A MARTÍNEZ, HOST:
For many people, it's welcome news that the Federal Reserve is hitting the pause button on rate hikes, at least for now. Now, that may mean some relief for people with a mortgage, auto loan or credit card balance. But what does it mean for your savings account? Here to help us sort this out is Chelsea Ransom-Cooper. She's a managing partner and certified financial planner with Zenith Wealth Partners. Chelsea, mortgage rates still relatively high right now - average rate about 7% according to Bankrate. What impact will the Fed's decision have on mortgage rates going forward?
CHELSEA RANSOM-COOPER: So when we look at mortgage rates, specifically what we're seeing is they are fixed pretty close to where treasuries are. But there is still volatility, depending on the loan volume that banks are experiencing right now. Due to the Fed's pause in rate hikes, even though they are talking about potentially raising it two more times before the end of the year, we are really seeing this cause a change in credit cards and variable rate loans. So that's personal loans, and then that also includes those home equity lines of credit that quite a few people did open over the past few years. So it's important to understand, what are all the types of loans that you have as part of your financial picture and then how are those impacted as well?
MARTÍNEZ: So should people go out to open houses this weekend and put their real names down, like they're serious to buy a house?
RANSOM-COOPER: (Laughter) You know, it really always comes back to your financial goals and where you are. If you were always planning to purchase a home, it still makes sense for your financial future. You can afford the down payment and you're seeing a home that really makes sense for you and your family - of course, you should always still continue. Personal finance is personal, and making a home decision depends on more than just where interest rates are. It really depends on how much you can afford to cover on that monthly payment, but also on that down payment as well. So with the interest rate pause, it can be an attractive time where people are saying, OK, this is a little bit of a relief, but understanding we're not out of the woods yet since we are expecting to see potentially two more hikes before the end of this year.
MARTÍNEZ: What about the money that banks pay their customers, things like savings rates in - for savings accounts? Will we see - continue to see increases there?

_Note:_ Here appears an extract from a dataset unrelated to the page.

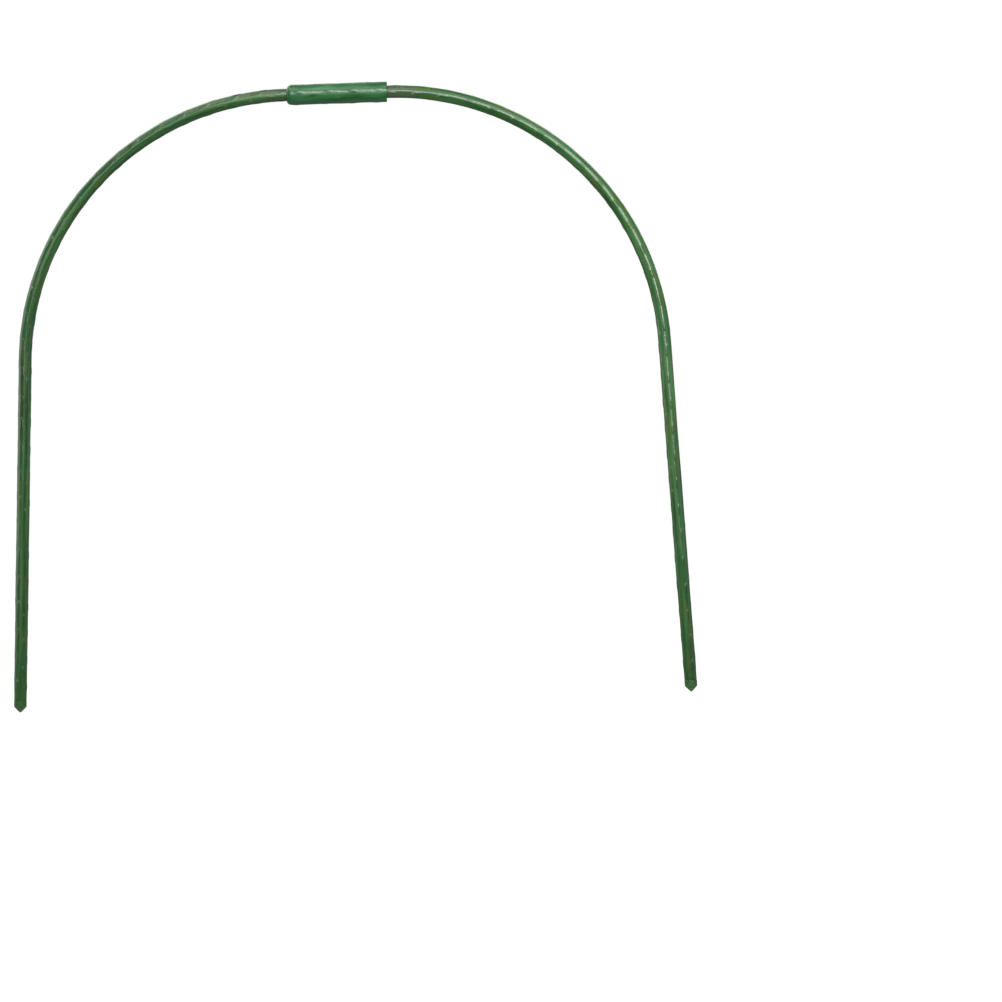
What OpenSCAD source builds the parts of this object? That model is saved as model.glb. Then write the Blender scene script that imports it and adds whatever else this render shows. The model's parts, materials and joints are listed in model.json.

RANSOM-COOPER: You're asking a great question. So when we think about savings rate, it also depends on where you're banking. So if we think about those big brick-and-mortar banks, they typically have very, very low savings rates. And the reason for this is because of the overhead cost that they have to cover. Think about it. You see those big brick-and-mortar banks on every single corner, and that comes with a cost, where those savings rates are not increasing over time. Where if you look at online banks that don't have that overhead cost, they can continue to increase their savings rates over time where they're consistently over 4% right now.
Right now, we're seeing that they're sticking to where they are, but they're a very attractive place to hold your savings if you're looking for something that can yield a little bit more than that 0.01% at that brick-and-mortar. But also, this is your emergency savings. You want to keep it safe. You want to have access and liquidity to it. So that's where those online banks that are still getting over 4% can be incredibly attractive.
MARTÍNEZ: So still a good time to shop those savings accounts to smaller banks.
RANSOM-COOPER: Absolutely, and then also understanding when you will potentially need that money. So having that high-yield savings is great, but also, it can still be attractive to look at shorter duration, CDs or Treasury bills as well - if you know that you have excess cash flow, then what you would need for your traditional 3 to 6 months emergency savings.
MARTÍNEZ: I was just about to ask about that, yeah, because how do you know, like, how to plan for that? I guess you don't if it's an emergency, right?
RANSOM-COOPER: You don't really know how much your emergency will be, but we say a good rule of thumb is, you know, keeping 3 to 6 months. And especially with the volatility in the market and the layoffs, it's really best to hold closer to six months. And then once you have that, any excess cash that you have that you feel like you may need in, let's say, 2 to 5 years, you're not comfortable putting it in the market, look to some of these shorter duration options where you can lock it in and just get a little bit more yield than you would by investing or leaving that money in a brick-and-mortar bank.
MARTÍNEZ: So I guess, in short, it's kind of a good time right now if you have money that you don't need to spend on something. If you got money that you can invest, it's a good time to have it.
RANSOM-COOPER: It's an excellent time to have that. The challenge, though, is since a lot of people are leaning on credit cards right now, they don't necessarily have a lot of cash flow. But if you are one of those individuals that do, then it is a great opportunity and a great time to use that high-yield savings.
MARTÍNEZ: Chelsea Ransom-Cooper is a managing partner and certified financial planner with Zenith Wealth Partners. Chelsea, thanks.